Each receives a momentous message, but their responses vary.
- Zechariah questions the angel. How can I be sure of this? My wife is barren and we're too old to have children. Unbelief.
- Mary's response on the surface seems similar. "How will this be, since I am a virgin?" However, when you consider Mary's words, you realize they don't reflect unbelief. Rather she seeks clarification. The angel explains that she will conceive by the Holy Spirit, not by human means. And that her cousin Elizabeth is already six months pregnant.
Once she hears this, Mary's answer is amazing. "I am the Lord's servant. Let it be to me as you have said." She sees herself as God's servant. If this is how her Master wants her to serve, then she is willing.

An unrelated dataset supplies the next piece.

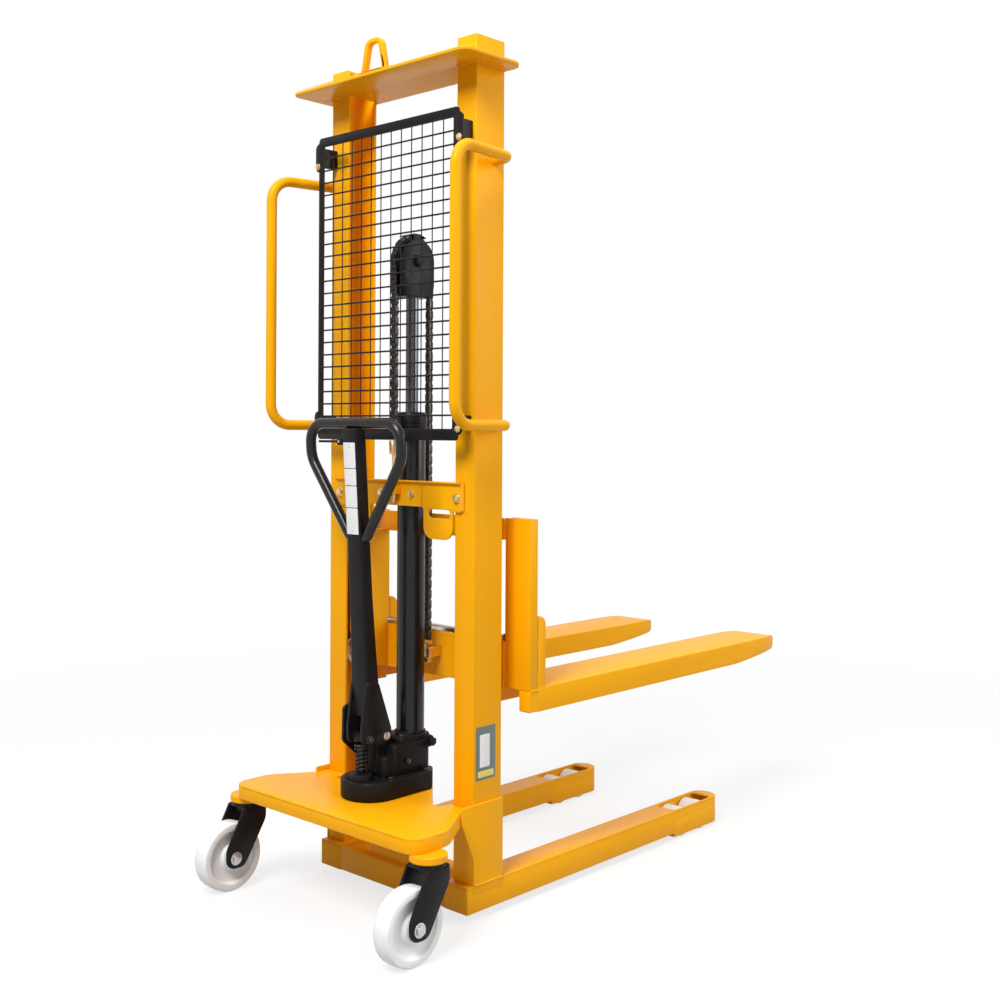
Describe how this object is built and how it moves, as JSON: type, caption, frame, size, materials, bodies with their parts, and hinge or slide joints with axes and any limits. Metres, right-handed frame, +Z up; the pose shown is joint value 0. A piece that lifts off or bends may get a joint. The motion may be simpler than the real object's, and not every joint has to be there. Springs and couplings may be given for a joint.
{
  "type": "walkie stacker",
  "caption": "Hand-pumped walkie stacker: two-channel mast on straddle legs, chain-lifted fork carriage, hydraulic ram, pump tiller, mesh guard, push handles and swivel castors",
  "frame": {"origin": "on the floor, under the middle of the outline: midway between the castors' rear edges and the fork tips, on the middle plane of the mast", "axes": "+Z up; +Y from the operator's deck towards the fork tips; +X to the machine's right seen from behind"},
  "size_m": [0.7058, 1.558, 1.9863],
  "materials": {
    "yellow_paint": "gloss powder coat",
    "black_paint": "semi-gloss enamel",
    "steel": "ground bright steel",
    "nylon": "turned nylon",
    "chain": "oiled leaf chain",
    "zinc": "yellow zinc plate"
  },
  "bodies": {
    "chassis": {"mast_channel_left": "yellow_paint", "mast_channel_right": "yellow_paint", "mast_top_plate": "yellow_paint", "lifting_eye": "yellow_paint", "mast_tie": "yellow_paint", "cylinder_clamp": "yellow_paint", "guard_frame": "black_paint", "guard_mesh": "black_paint", "push_handle_left": "yellow_paint", "push_handle_right": "yellow_paint", "deck_plate": "yellow_paint", "outrigger_leg_left": "yellow_paint", "outrigger_leg_right": "yellow_paint", "chassis_beam": "yellow_paint", "cylinder_tube": "black_paint", "cylinder_gland": "black_paint", "pump_block": "black_paint", "chain_anchor_rear": "zinc", "chain_rear": "chain", "pump_spring": "steel", "roller_pin_left_1": "steel", "roller_pin_left_2": "steel", "roller_pin_right_1": "steel", "roller_pin_right_2": "steel"},
    "crosshead": {"piston_rod": "steel", "crosshead_housing": "black_paint", "sheave_pin": "steel", "chain_over_sheave": "chain", "chain_front": "chain"},
    "sheave": {"chain_sheave": "black_paint"},
    "carriage": {"roller_plate_left": "yellow_paint", "roller_plate_right": "yellow_paint", "fork_upright_left": "yellow_paint", "fork_upright_right": "yellow_paint", "lower_cross_plate": "yellow_paint", "upper_cross_plate": "yellow_paint", "fork_left": "yellow_paint", "fork_right": "yellow_paint", "chain_anchor_front": "zinc"},
    "tiller": {"tiller_spine": "black_paint", "tiller_loop": "black_paint"},
    "plunger": {"pump_plunger": "steel"},
    "lever": {"release_lever": "steel"},
    "rod": {"release_rod": "steel"},
    "arm": {"release_arm": "black_paint"},
    "swivel_left": {"caster_fork_left": "black_paint", "caster_bolt_left": "steel"},
    "wheel_left": {"caster_wheel_left": "nylon"},
    "load_roller_left_1": {"load_roller_left_1": "nylon"},
    "load_roller_left_2": {"load_roller_left_2": "nylon"},
    "guide_left_low": {"guide_roller_left_low": "steel"},
    "guide_left_high": {"guide_roller_left_high": "steel"},
    "swivel_right": {"caster_fork_right": "black_paint", "caster_bolt_right": "steel"},
    "wheel_right": {"caster_wheel_right": "nylon"},
    "load_roller_right_1": {"load_roller_right_1": "nylon"},
    "load_roller_right_2": {"load_roller_right_2": "nylon"},
    "guide_right_low": {"guide_roller_right_low": "steel"},
    "guide_right_high": {"guide_roller_right_high": "steel"}
  },
  "joints": [
    {"name": "ram_lift", "type": "slide", "parent": "chassis", "child": "crosshead", "axis": [0, 0, 1], "range_m": [-0.2045, 0.345], "deforming": ["chain_rear"]},
    {"name": "carriage_lift", "type": "slide", "parent": "crosshead", "child": "carriage", "axis": [0, 0, 1], "range_m": [-0.2045, 0.345], "deforming": ["chain_front"]},
    {"name": "sheave_spin", "type": "hinge", "parent": "crosshead", "child": "sheave", "pos_m": [0, -0.404, 1.486], "axis": [1, 0, 0], "range_deg": [-225, 375]},
    {"name": "tiller_pump", "type": "hinge", "parent": "chassis", "child": "tiller", "pos_m": [0, -0.504, 0.385], "axis": [1, 0, 0], "range_deg": [0, 45]},
    {"name": "plunger_stroke", "type": "slide", "parent": "chassis", "child": "plunger", "axis": [0, 0, -1], "range_m": [0, 0.042], "deforming": ["pump_spring"]},
    {"name": "lever_squeeze", "type": "hinge", "parent": "tiller", "child": "lever", "pos_m": [-0.04, -0.58178, 1.06], "axis": [0, 1, 0], "range_deg": [0, 9], "stiffness_Nm_per_rad": 0.6},
    {"name": "rod_pull", "type": "slide", "parent": "tiller", "child": "rod", "axis": [0, -0.0647, 0.9979], "range_m": [0, 0.0024]},
    {"name": "arm_swing", "type": "hinge", "parent": "chassis", "child": "arm", "pos_m": [-0.056, -0.504, 0.335], "axis": [1, 0, 0], "range_deg": [0, 8.1]},
    {"name": "caster_swivel_left", "type": "hinge", "parent": "chassis", "child": "swivel_left", "pos_m": [-0.311, -0.644, 0.19], "axis": [0, 0, 1], "continuous": true},
    {"name": "caster_roll_left", "type": "hinge", "parent": "swivel_left", "child": "wheel_left", "pos_m": [-0.311, -0.699, 0.08], "axis": [1, 0, 0], "continuous": true},
    {"name": "load_roll_left_1", "type": "hinge", "parent": "chassis", "child": "load_roller_left_1", "pos_m": [-0.2135, 0.376, 0.037], "axis": [1, 0, 0], "continuous": true},
    {"name": "load_roll_left_2", "type": "hinge", "parent": "chassis", "child": "load_roller_left_2", "pos_m": [-0.2135, 0.462, 0.037], "axis": [1, 0, 0], "continuous": true},
    {"name": "guide_roll_left_low", "type": "hinge", "parent": "carriage", "child": "guide_left_low", "pos_m": [-0.21, -0.3995, 0.545], "axis": [1, 0, 0], "continuous": true},
    {"name": "guide_roll_left_high", "type": "hinge", "parent": "carriage", "child": "guide_left_high", "pos_m": [-0.21, -0.3995, 0.8], "axis": [1, 0, 0], "continuous": true},
    {"name": "caster_swivel_right", "type": "hinge", "parent": "chassis", "child": "swivel_right", "pos_m": [0.311, -0.644, 0.19], "axis": [0, 0, 1], "continuous": true},
    {"name": "caster_roll_right", "type": "hinge", "parent": "swivel_right", "child": "wheel_right", "pos_m": [0.311, -0.699, 0.08], "axis": [1, 0, 0], "continuous": true},
    {"name": "load_roll_right_1", "type": "hinge", "parent": "chassis", "child": "load_roller_right_1", "pos_m": [0.2135, 0.376, 0.037], "axis": [1, 0, 0], "continuous": true},
    {"name": "load_roll_right_2", "type": "hinge", "parent": "chassis", "child": "load_roller_right_2", "pos_m": [0.2135, 0.462, 0.037], "axis": [1, 0, 0], "continuous": true},
    {"name": "guide_roll_right_low", "type": "hinge", "parent": "carriage", "child": "guide_right_low", "pos_m": [0.21, -0.3995, 0.545], "axis": [1, 0, 0], "continuous": true},
    {"name": "guide_roll_right_high", "type": "hinge", "parent": "carriage", "child": "guide_right_high", "pos_m": [0.21, -0.3995, 0.8], "axis": [1, 0, 0], "continuous": true}
  ],
  "couplings": [
    {"joint": "carriage_lift", "follows": "ram_lift", "ratio": 1},
    {"joint": "sheave_spin", "follows": "ram_lift", "rad_per_m": 17.857},
    {"joint": "plunger_stroke", "follows": "tiller_pump", "m_per_rad": 0.052},
    {"joint": "rod_pull", "follows": "lever_squeeze", "m_per_rad": 0.015},
    {"joint": "arm_swing", "follows": "lever_squeeze", "ratio": 0.889}
  ]
}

She's just a child, you say, perhaps 13 or 14. How can she make such a life-altering decision? She doesn't understand all the implications. How scientific can all this be anyway? And what about the scandal her pregnancy will create in her hometown, the rejection, the shame she will bring upon her family and her fiancée Joseph? She can't know all this. She hasn't considered all the factors. So her answer is that of a simpleton, a child. A girl her age should never have to make such a decision! But she does.
Perhaps you're like old Zechariah, very religious but battling unbelief. His decades-long struggle with infertility has eaten at his soul and made him cynical. The angel doesn't ask him to do anything difficult, yet still he questions. And for his unbelief he is struck mute until his son is born.
Instead of seeing Mary as a simpleton, perhaps we ought to see her as a young woman who trusts God. Yes, she is young, but God can speak profoundly to children, to young teenagers. I know that to be true! Jesus welcomes children to come to him, and says that we need to become like little children if we would enter the Kingdom of God. Mary is young, but she is not stupid. She asks the appropriate question. And then, in simple faith, she responds as a servant should: Yes, sir. Just as you say.
Our problem is that too often we act as a servant should not act. We demand to know all the ramifications, all of the possible scenarios, before we will present ourselves as a servant. We want to be master of our fate, not actual servants, even servants of a loving God.
And so Zechariah and Mary present us with a challenging contrast this Christmas season. With whom will you identify? Which would you rather be like? As for me, I chose to be a servant despite all the unknowns of my future. Lord, let it be to me as You desire.
Based on the account found in Luke 1:5-38.